Check each line of the listing, and copy it if it contains the word "type".
--- BEGIN ---
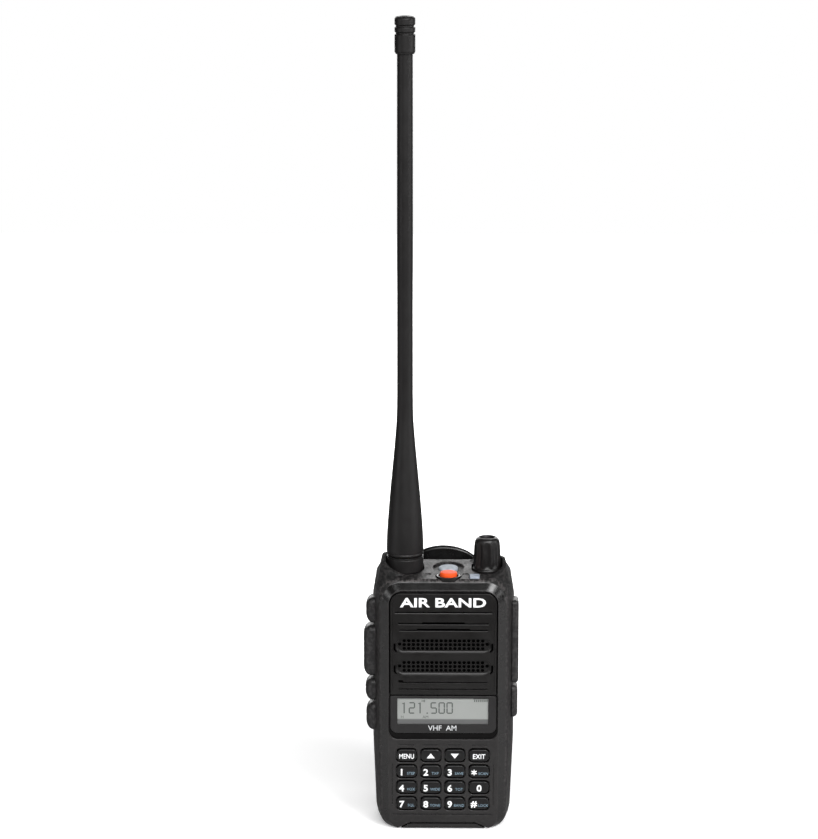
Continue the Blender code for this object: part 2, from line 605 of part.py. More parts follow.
def top_parts():
    profile = ((102.4, 1.9), (106.3, 1.9), (106.31, ALARM_RADIUS), (108.1, ALARM_RADIUS),
               (108.6, ALARM_RADIUS - 0.6))
    button = turned(profile, ALARM_X, ALARM_Y)
    smooth(add("alarm_button", button, "alarm_orange", (ALARM_X, ALARM_Y, 106.3)))
    ring = tube(((105.6, 5.0), (107.1, 5.0)), ((105.6, 4.0), (107.1, 4.0)), ALARM_X, ALARM_Y, 24)
    smooth(add("alarm_button_ring", ring, "side_rubber"))
    lens = turned(((105.5, TORCH_RADIUS), (107.4, TORCH_RADIUS), (107.9, 2.8)), TORCH_X, TORCH_Y, 24)
    smooth(add("torch_lens", lens, "lens_grey"))
    lens = prism(rounded(LED_X, LED_Y, LED_HALF_X, LED_HALF_Y, 0.7, 3), 105.2, 107.2, "Z")
    add("status_led_lens", lens, "lens_grey")

    flutes, base_z, top_of_knob = 10, 105.9, 120.4
    loops = []
    for z, radius, depth in ((base_z, 6.1, 0.0), (107.6, 6.1, 0.0), (107.9, 5.65, 0.45),
                             (118.6, 4.95, 0.45), (top_of_knob, 4.1, 0.0)):
        loop = []
        for step in range(flutes * 4):
            angle = 2 * math.pi * step / (flutes * 4)
            wave = radius - depth * (0.5 - 0.5 * math.cos(flutes * angle))
            loop.append((KNOB_X + wave * math.cos(angle), KNOB_Y + wave * math.sin(angle), z))
        loops.append(loop)
    knob = smooth(add("volume_knob", loft(loops), "gloss_black", (KNOB_X, KNOB_Y, base_z)), 50)
    socket = turned(((100, 3.9), (108.2, 3.9), (108.21, 1.9), (116.0, 1.9)), KNOB_X, KNOB_Y, 20)
    combine(knob, "shaft_socket", socket)
    shaft = turned(((100.0, 1.55), (115.6, 1.55)), KNOB_X, KNOB_Y, 16)
    smooth(add("volume_shaft", shaft, "steel", (KNOB_X, KNOB_Y, base_z)))


def antenna():
    axis = (ANTENNA_X, ANTENNA_Y, COLLAR_LOW)
    collar = tube(
        ((COLLAR_LOW, COLLAR_RADIUS - 0.5), (COLLAR_LOW + 0.5, COLLAR_RADIUS), (COLLAR_HIGH, COLLAR_RADIUS)),
        ((COLLAR_LOW, COLLAR_BORE), (COLLAR_HIGH, COLLAR_BORE)), ANTENNA_X, ANTENNA_Y, 32,
    )
    smooth(add("antenna_collar", collar, "antenna_rubber", axis))
    insert = tube(((106.2, 5.05), (114.0, 5.05)), ((106.2, 3.45), (114.0, 3.45)), ANTENNA_X, ANTENNA_Y, 24)
    smooth(add("antenna_connector", insert, "brass", axis))
    outside = turned((*SHEATH, (SPIGOT_TOP, SPIGOT_RADIUS)), ANTENNA_X, ANTENNA_Y, 32)
    sheath = smooth(add("antenna_sheath", outside, "antenna_rubber", axis))
    bore = ((110.0, COLLAR_BORE), (114.4, COLLAR_BORE), (114.5, 1.5), (317.0, 1.5))
    combine(sheath, "sheath_bore", turned(bore, ANTENNA_X, ANTENNA_Y, 16))
    rod = turned(((114.8, 1.15), (316.6, 1.15)), ANTENNA_X, ANTENNA_Y, 10)
    smooth(add("antenna_radiator", rod, "steel", axis))
    cap_profile = (
        (TIP_LOW, TIP_RADIUS - 0.5),
        (TIP_LOW + 0.8, TIP_RADIUS),
        (326.4, TIP_RADIUS),
        (326.9, TIP_RADIUS - 0.5),
        (327.5, TIP_RADIUS - 0.5),
        (328.0, TIP_RADIUS),
        (329.2, TIP_RADIUS),
        (329.7, TIP_RADIUS - 0.5),
        (330.3, TIP_RADIUS - 0.5),
        (330.8, TIP_RADIUS),
        (332.9, TIP_RADIUS),
        (TIP_HIGH, TIP_RADIUS - 1.0),
    )
    cap = smooth(add("antenna_tip_cap", turned(cap_profile, ANTENNA_X, ANTENNA_Y), "antenna_rubber", axis))
    combine(cap, "tip_socket", turned(((310, 3.3), (324.0, 3.3)), ANTENNA_X, ANTENNA_Y, 20))


def side_parts():
    middle = (SIDE_FRONT_Y + SIDE_REAR_Y) / 2
    half_depth = (SIDE_REAR_Y - SIDE_FRONT_Y) / 2
    for name, (low, high, outer) in SIDE_KEYS.items():
        loops = []
        for x, inset in ((SIDE_KEY_INNER_X, 0.0), (outer + 2.0, 0.0), (outer + 1.0, 0.5), (outer + 0.35, 1.4),
                         (outer, 2.8)):
            outline = rounded(middle, (low + high) / 2, half_depth - inset, (high - low) / 2 - inset,
                              2.4 - inset / 2, 3)
            loops.append([(x, u, v) for u, v in outline])
        smooth(add(name, loft(loops), "side_rubber", (outer, middle, (low + high) / 2)))

    hinge = (JACK_COVER_X - 0.4, middle, JACK_COVER_LOW - 0.3)
    centre = (JACK_COVER_LOW + JACK_COVER_HIGH) / 2
    half = (JACK_COVER_HIGH - JACK_COVER_LOW) / 2
    loops = []
    for x, inset in ((JACK_COVER_X - COVER_THICK, 0.0), (JACK_COVER_X - 0.9, 0.0), (JACK_COVER_X, 1.2)):
        outline = rounded(middle, centre, half_depth - inset, half - inset, 1.6, 3)
        loops.append([(x, u, v) for u, v in outline])
    cover = smooth(add("jack_cover", loft(loops), "side_rubber", hinge))
    plugs = None
    for z, radius in SOCKETS:
        plugs = prism(circle(SOCKET_Y, z, radius - 0.35, 12), 27.0, JACK_COVER_X - 1.0, "X", plugs)
    combine(cover, "plugs", plugs, "UNION")

    centre = (ANCHOR_LOW + ANCHOR_HIGH) / 2
    half = (ANCHOR_HIGH - ANCHOR_LOW) / 2
    loops = []
    for x, inset in ((JACK_COVER_X - COVER_THICK, 0.0), (JACK_COVER_X - 1.3, 0.0), (JACK_COVER_X - 0.3, 1.4)):
        outline = rounded(middle, centre, half_depth - inset, half - inset, 1.6, 3)
        loops.append([(x, u, v) for u, v in outline])
    smooth(add("jack_cover_anchor", loft(loops), "side_rubber"))


def battery():
    shell = loft([case_loop(*section) for section in BATTERY_SECTIONS])
    top = (0.0, BATTERY_FRONT_Y, BATTERY_TOP)
    case = smooth(add("battery_case", shell, "case_plastic", top), 30)
    combine(case, "lid_seat", box((-26.6, 0, 2.4), (26.6, 6.7, 92.8)))
    combine(case, "cell_space", box((-25.0, 0, 4.2), (25.0, 13.6, 91.0)))
    plate = box((-26.3, BATTERY_FRONT_Y, 2.7), (26.3, LID_BACK_Y, 92.5))
    lid = add("battery_lid", plate, "case_plastic", top)
    grooves = None
    for side in (-1, 1):
        x = side * RAIL_X
        grooves = box((x - RAIL_HALF - 0.35, 0, -5), (x + RAIL_HALF + 0.35, 5.3, 99), grooves)
    combine(lid, "rail_grooves", grooves)
    for side, name in ((-1, "left"), (1, "right")):
        low_x, high_x = sorted((side * 0.3, side * 24.6))
        cell = box((low_x, 6.8, 4.6), (high_x, CELL_BACK_Y, 90.6))
        add(f"battery_cell_{name}", cell, "cell_blue", top)


def latch():
    pivot = (0.0, LATCH_PIVOT_Y, LATCH_PIVOT_Z)
    face = prism(latch_outline(LATCH_LOW, LATCH_HIGH, 0.0), FRONT_Y, -12.0, "Y")
    lever = add("battery_latch", face, "case_plastic", pivot)
    boss = box((-13.0, LATCH_PIVOT_Y - 1.3, 1.0), (13.0, LATCH_PIVOT_Y + 1.3, 3.7))
    combine(lever, "pivot_boss", boss, "UNION")
    for side, name in ((-1, "left"), (1, "right")):
        low_x, high_x = sorted((side * (LAND_HALF + 0.9), side * (LATCH_HALF_TOP - 0.3)))
        arm = box((low_x, -13.0, LATCH_LOW + 0.02), (high_x, LATCH_REAR_Y, LATCH_HIGH - 0.02))
        combine(lever, f"arm_{name}", arm, "UNION")
    combine(lever, "pin_bore", prism(circle(LATCH_PIVOT_Y, LATCH_PIVOT_Z, 0.9, 12), -40, 40, "X"))
    pin = prism(circle(LATCH_PIVOT_Y, LATCH_PIVOT_Z, 0.6, 12), -15.2, 15.2, "X")
    smooth(add("battery_latch_pin", pin, "steel"))


def belt_clip():
    low_y = TOP_REAR_Y + GAP
    plate = prism(rounded(0, 100.6, 9.0, 4.8, 1.5, 3), low_y, low_y + 1.6, "Y")
    bracket = add("clip_bracket", plate, "steel")
    ears = None
    for side in (-1, 1):
        low_x, high_x = sorted(side * x for x in EAR_X)
        rear_y = CLIP_PIVOT_Y + 1.4
        ear = rounded((low_y + rear_y) / 2, CLIP_PIVOT_Z, (rear_y - low_y) / 2, 1.5, 1.4, 3)
        ears = prism(ear, low_x, high_x, "X", ears)
    combine(bracket, "ears", ears, "UNION")
    combine(bracket, "pin_holes", prism(circle(CLIP_PIVOT_Y, CLIP_PIVOT_Z, PIN_BORE, 12), -20, 20, "X"))
    screw_holes = None
    for side in (-1, 1):
        hole = circle(side * CLIP_SCREW_X, CLIP_SCREW_Z, SCREW_HOLE, 10)
        screw_holes = prism(hole, 10, 20, "Y", screw_holes)
    combine(bracket, "screw_holes", screw_holes)
    pin = prism(circle(CLIP_PIVOT_Y, CLIP_PIVOT_Z, CLIP_PIN_RADIUS, 12), -9.0, 9.0, "X")
    smooth(add("clip_pin", pin, "steel"))

    pivot = (0.0, CLIP_PIVOT_Y, CLIP_PIVOT_Z)
    clip = add("belt_clip", clip_solid(), "gloss_black", pivot)
    knuckles = None
    for side in (-1, 1):
        low_x, high_x = sorted(side * x for x in KNUCKLE_X)
        outline = rounded((CLIP_PIVOT_Y + CLIP_INNER_Y) / 2 + 0.1, CLIP_PIVOT_Z,
                          (CLIP_INNER_Y - CLIP_PIVOT_Y) / 2 + 1.6, 1.6, 1.5, 3)
        knuckles = prism(outline, low_x, high_x, "X", knuckles)
    combine(clip, "knuckles", knuckles, "UNION")
    combine(clip, "knuckle_bores", prism(circle(CLIP_PIVOT_Y, CLIP_PIVOT_Z, PIN_BORE, 12), -6.0, 6.0, "X"))
    add("clip_spring", spring_solid(), "steel")


def clip_solid():
    """A strip that follows the battery's back, with a round thumb tab on top and a toe that leans inwards."""
    stations = list(CLIP_STATIONS)
    centre_z = CLIP_HIGH - CLIP_HEAD_RADIUS + 4.0
    high_z = CLIP_HIGH - 0.35
    for step in range(CLIP_HEAD_STEPS):
        z = CLIP_HEAD_LOW + (high_z - CLIP_HEAD_LOW) * step / (CLIP_HEAD_STEPS - 1)
        half = math.sqrt(max(CLIP_HEAD_RADIUS**2 - ((z - centre_z) / CLIP_HEAD_STRETCH) ** 2, 1.0))
        stations.append((z, CLIP_INNER_Y, max(half, 3.0)))
    loops = []
    for z, y, half in stations:
        loops.append([(-half, y, z), (half, y, z), (half, y + CLIP_THICK, z), (-half, y + CLIP_THICK, z)])
    return loft(loops)


def spring_solid():
    """The torsion spring round the clip's pin: a wire in close turns, closed at both ends."""
    work = bmesh.new()
    turns, per_turn, sides = 3.5, 12, 6
    mean_radius, wire, low_x, high_x = 1.75, 0.3, -1.9, 1.9
    rings = []
    total = int(turns * per_turn)
    for step in range(total + 1):
        angle = 2 * math.pi * step / per_turn
        x = low_x + (high_x - low_x) * step / total
        ring = []
        for side in range(sides):
            around = 2 * math.pi * side / sides
            radius = mean_radius + wire * math.cos(around)
            ring.append(work.verts.new((x + wire * math.sin(around),
                                        CLIP_PIVOT_Y + radius * math.cos(angle),
                                        CLIP_PIVOT_Z + radius * math.sin(angle))))
        rings.append(ring)
    for first, second in zip(rings, rings[1:]):
        for i in range(sides):
            j = (i + 1) % sides
            work.faces.new((first[i], first[j], second[j], second[i]))
    work.faces.new(rings[0][::-1])
    work.faces.new(rings[-1])
    return work


def clip_screws():
    for side, name in ((-1, "left"), (1, "right")):
        add_screw(f"clip_screw_{name}", side * CLIP_SCREW_X, CLIP_SCREW_Z, 11.5, TOP_REAR_Y + 3.0, 1.45)


def build():
    clear_scene()
    front_case()
    grille_panel()
    front_inserts()
    keys()
    inner_parts()
    top_parts()
    antenna()
    side_parts()
    battery()
    latch()
    belt_clip()
    clip_screws()


build()
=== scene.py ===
"""The looks of a handheld aviation radio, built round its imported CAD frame.

Meshes are made in millimetres in the frame's own axes and scaled to metres as they become objects:
+X is the side with the jack cover, -Y is the front with the keypad, +Z is up.
"""

import math

import bmesh
import bpy
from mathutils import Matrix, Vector


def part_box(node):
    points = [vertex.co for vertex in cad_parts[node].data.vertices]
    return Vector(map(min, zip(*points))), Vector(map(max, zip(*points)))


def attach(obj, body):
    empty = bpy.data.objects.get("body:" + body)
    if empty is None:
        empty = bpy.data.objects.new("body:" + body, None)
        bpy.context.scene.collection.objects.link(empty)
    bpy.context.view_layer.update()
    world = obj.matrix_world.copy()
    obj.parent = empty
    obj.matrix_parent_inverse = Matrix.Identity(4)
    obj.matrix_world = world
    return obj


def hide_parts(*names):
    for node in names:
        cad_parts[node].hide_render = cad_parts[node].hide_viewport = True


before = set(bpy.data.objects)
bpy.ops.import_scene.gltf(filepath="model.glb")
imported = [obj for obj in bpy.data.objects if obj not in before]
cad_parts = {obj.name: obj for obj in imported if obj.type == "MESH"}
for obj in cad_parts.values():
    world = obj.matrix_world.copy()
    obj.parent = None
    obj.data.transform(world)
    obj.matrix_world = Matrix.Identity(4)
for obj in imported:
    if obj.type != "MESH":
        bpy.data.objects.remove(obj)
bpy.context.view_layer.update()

MM = 0.001


def span(node):
    """The lowest and highest corner of a CAD node, in millimetres."""
    low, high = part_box(node)
    return low / MM, high / MM


def middle(node):
    low, high = span(node)
    return (low + high) / 2


# ---- places read from the frame ----

CASE_LOW, CASE_HIGH = span("front_case")
FRONT_Y = CASE_LOW.y
HALF_WIDTH = CASE_HIGH.x
TOP_REAR_Y = CASE_HIGH.y
GRILLE_LOW, GRILLE_HIGH = span("speaker_grille_panel")
WINDOW_LOW, WINDOW_HIGH = span("display_window")
BATTERY_LOW, BATTERY_HIGH = span("battery_case")
ANTENNA = middle("antenna_sheath")
KNOB = middle("volume_knob")
ALARM = middle("alarm_button")
TORCH = middle("torch_lens")
LED_LOW, LED_HIGH = span("status_led_lens")

# ---- the case's own sizes, as the CAD has them ----

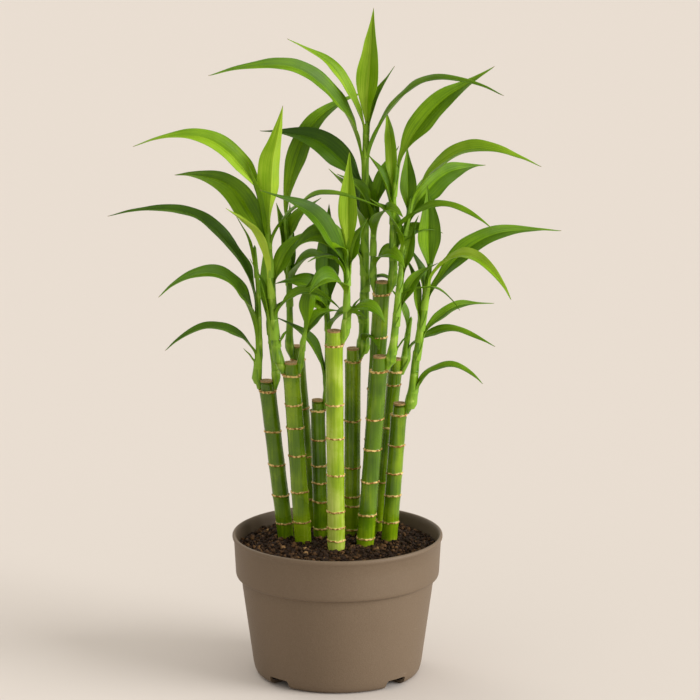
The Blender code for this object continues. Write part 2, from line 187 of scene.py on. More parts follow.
--- END ---
RESPONSE TO THE TASK:
cad_parts = {obj.name: obj for obj in imported if obj.type == "MESH"}
    if obj.type != "MESH":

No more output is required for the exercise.